Option 1. Using Ollama
Step 1 Download and install Ollama
One command for Linux:
$ curl -fsSL https://ollama.com/install.sh | sh
>>> Downloading ollama...
######################################################################## 100.0%##O#-#
######################################################################## 100.0%
>>> Installing ollama to /usr/local/bin...
NVIDIA GPU installed.
>>> The Ollama API is now available at 127.0.0.1:11434.
>>> Install complete. Run "ollama" from the command line.
If you have a fast GPU make sure you get that line of GPU installed.
. AI is GPU hungry, so the faster the GPU the better. If you don’t have a GPU, you can still run AI, but it will be much slower and you will have to get by with smaller models.
Step 2 - Choose your AI model.
You can download thousands of AI models from Hugginface
In particular here we are going to set up the Llama 2 LLM (Large Langulge Model), which has 3 flavours dependending on the size of the model you want to use. The larger the model, the more accurate the results, but also the more resources it will consume.
You may want to run the bigget model you computer can handle.
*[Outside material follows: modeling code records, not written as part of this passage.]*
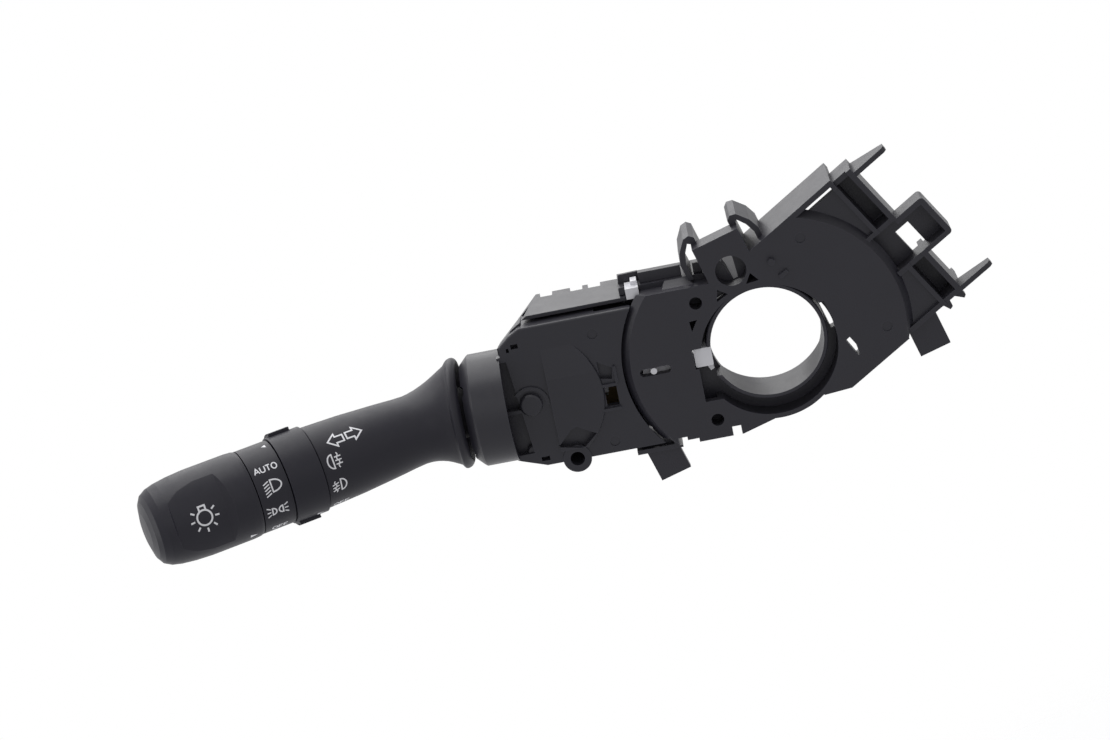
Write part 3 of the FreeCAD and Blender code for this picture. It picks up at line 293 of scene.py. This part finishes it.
def soft_lamp(name, place, size, power):
    """A square lamp of a size in metres and a power in watts, turned to the object's middle."""
    data = bpy.data.lights.new(name, "AREA")
    data.size, data.energy = size, power
    lamp = bpy.data.objects.new(name, data)
    lamp.location = place
    lamp.rotation_mode = "QUATERNION"
    lamp.rotation_quaternion = (AIM - Vector(place)).to_track_quat("-Z", "Y")
    bpy.context.scene.collection.objects.link(lamp)


for lamp in LAMPS:
    soft_lamp(*lamp)
print("lamps", [lamp[0] for lamp in LAMPS])

# %% [markdown]
# ## Grain
# Moulded black plastic isn't flat black. Its steel mould was etched, so the skin has a fine pebble grain, and the
# flow of the melt leaves faint broad mottling. Both are made in one node group that every plastic here uses with
# its own grain: the group gives a height for the bump, a shade and a sheen that changes the roughness.

# %% The moulded skin, as a node group
FINE_PER_METRE, FINE_SHARE = 5200.0, 0.35
STREAKS_PER_METRE = 160.0


def moulded_skin():
    """Pebble grain from a cell pattern, softened by fine noise, and mottling from noise of a few centimetres."""
    numbers = {"Grain per metre": 2200.0, "Mottle per metre": 45.0}
    tree, given, skin = number_group("moulded_skin", numbers, ["Height", "Shade", "Sheen"])
    place = object_place(tree)
    cells = add(tree, "ShaderNodeTexVoronoi", {"Vector": place, "Scale": given["Grain per metre"]})
    fine = noise(tree, place, FINE_PER_METRE, detail=2.0)
    height = calculated(tree, "MULTIPLY_ADD", fine, FINE_SHARE, cells.outputs["Distance"])
    feed(tree, skin, {"Height": height,
                      "Shade": noise(tree, place, given["Mottle per metre"], detail=4.0),
                      "Sheen": noise(tree, place, STREAKS_PER_METRE, detail=3.0)})
    return tree


MOULDED_SKIN = moulded_skin()

# %% [markdown]
# ## Painted edge highlight and dust
# The edges get a painted highlight: their colour is made lighter where the bevelled normal turns from the true one,
# standing in for light that catches the rounded edges. A little dust lies on upward faces: the group takes it from
# a noise that favours them. It gives two masks.

# %% Mask for the painted edge highlight, and dust mask, as a node group
BEVEL_SAMPLES = 4
EDGE_COSINES = (0.98, 0.80)


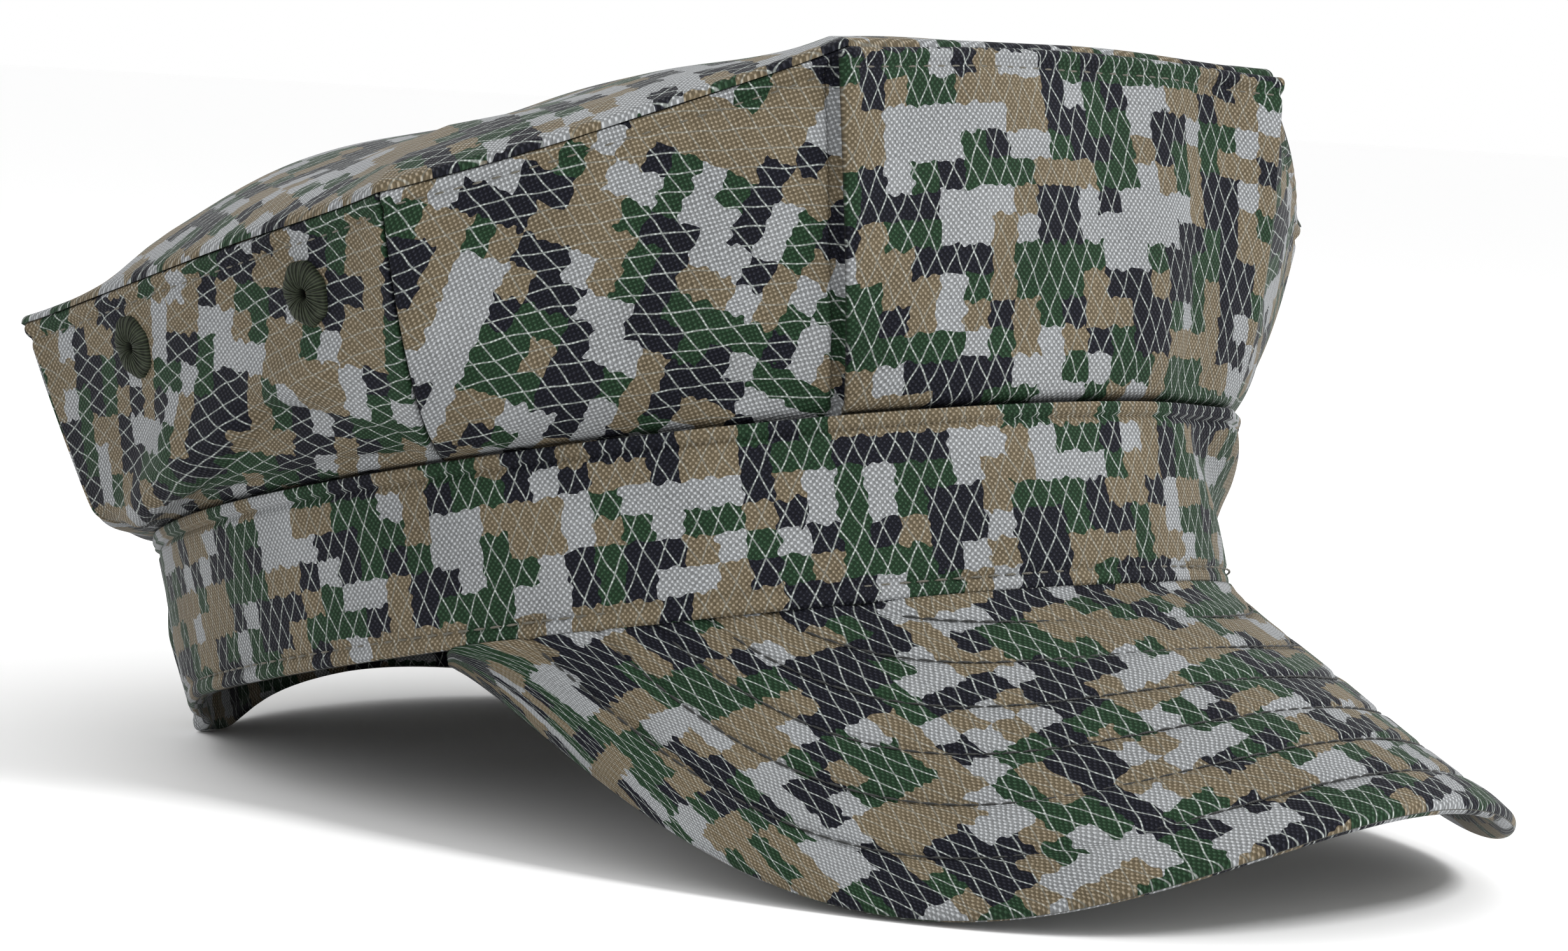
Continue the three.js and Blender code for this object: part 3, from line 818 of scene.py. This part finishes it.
def puckers(x, pitch, wander):
    """Uneven gathers along a seam: a sine whose phase follows a longer sine."""
    return np.sin(x * 2.0 * math.pi / pitch + 2.0 * np.sin(x / wander))


BAND_COLUMNS = 720
BAND_ROWS = 52
BAND_CUT = (620.0, 31.0, 18600.0)
BAND_PRINT = (0.0, (900.0, 150.0))
BAND_BACK_LENGTH = 315.0
HEM_ALLOWANCE = 3.0


def band_relief(share, x):
    """Band's face in mm over its plain oval: welt and groove at the top, hem groove, folds, ripples."""
    y = share * BAND_HEIGHT
    down = BAND_HEIGHT - y
    from_middle = np.abs(down - WELT_HEIGHT / 2.0) / (WELT_HEIGHT / 2.0)
    relief = 0.5 * np.sqrt(np.clip(1.0 - from_middle**6, 0.0, 1.0))
    relief += groove(down - WELT_HEIGHT - 0.35, 0.4, 0.9) + groove(down - 1.3, 0.25, 0.25)
    relief += groove(y - HEM_RISE, 0.6, 0.5)
    relief += folds_of("band", x, y) + ripples(x, y, 11, 46.0, 0.65)
    relief += 0.10 * puckers(x, 6.5, 17.0) * bell((y - HEM_RISE) / 2.5)
    return relief - rolled(y, 0.9)


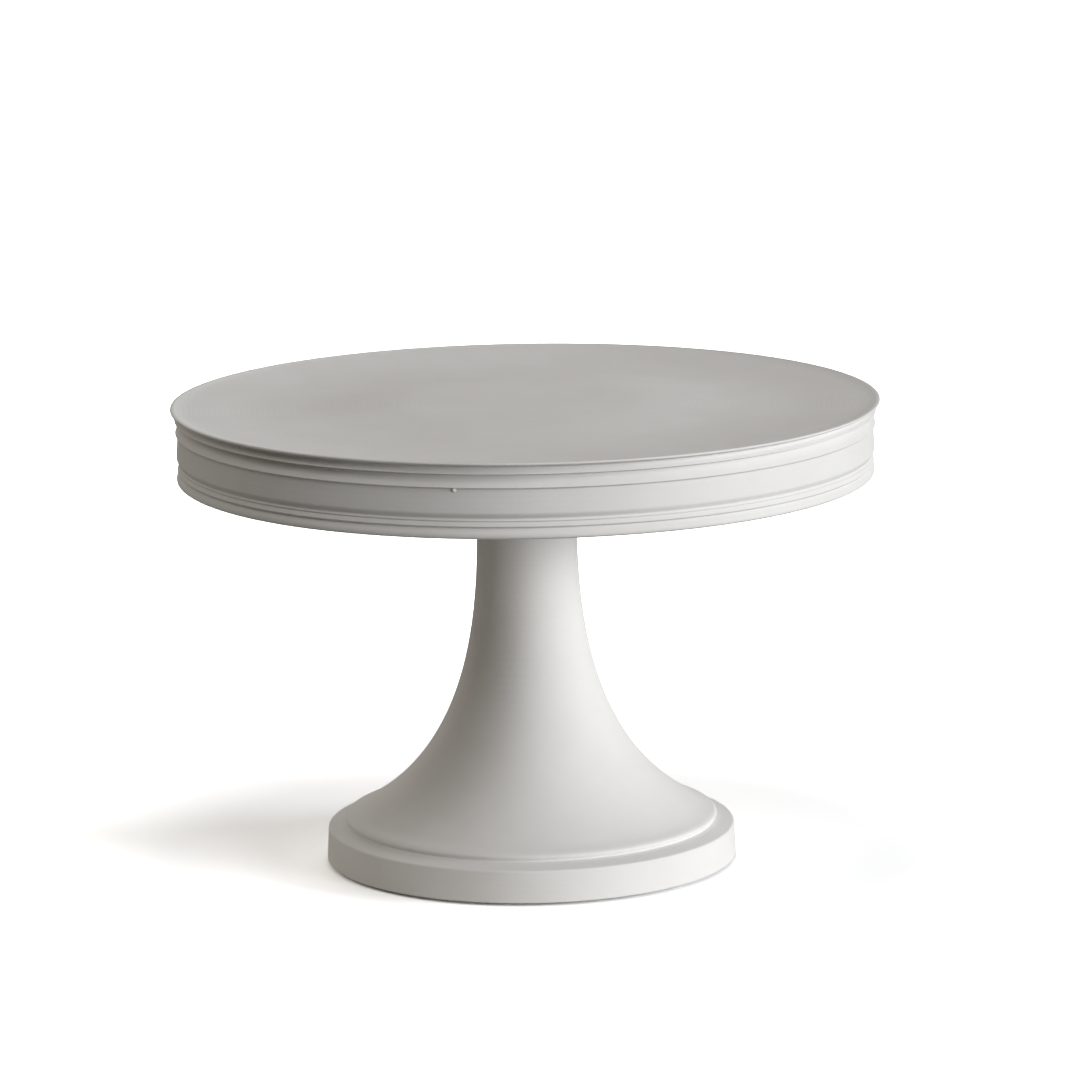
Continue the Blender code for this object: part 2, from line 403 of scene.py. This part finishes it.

As an example the requirements for the 3 models are:
- llama2 7B - 4GB to 10GB of RAM
- llama2 13B - 10GB to 18GB of RAM
- llama2 70B - 40GB to 80GB of RAM
Step 3 - Run the model you want with ollama.
ollama run llama2:70b
Step 4. You can have multiple models and view them with ollama list
$ ollama list
NAME ID SIZE MODIFIED
llama2:13b d475bf4c50bc 7.4 GB 10 days ago
llama2:70b e7f6c06ffef4 38 GB 10 days ago
llama2:latest 78e26419b446 3.8 GB 10 days ago
llama2-uncensored:latest 44040b922233 3.8 GB 10 days ago
Fine-tune
Option 2. Using Private-GPT
With privategpt you can also fine tune the model with your own data.
To fine tune the model with your own data with one command:
make ingest ./my-data -- --watch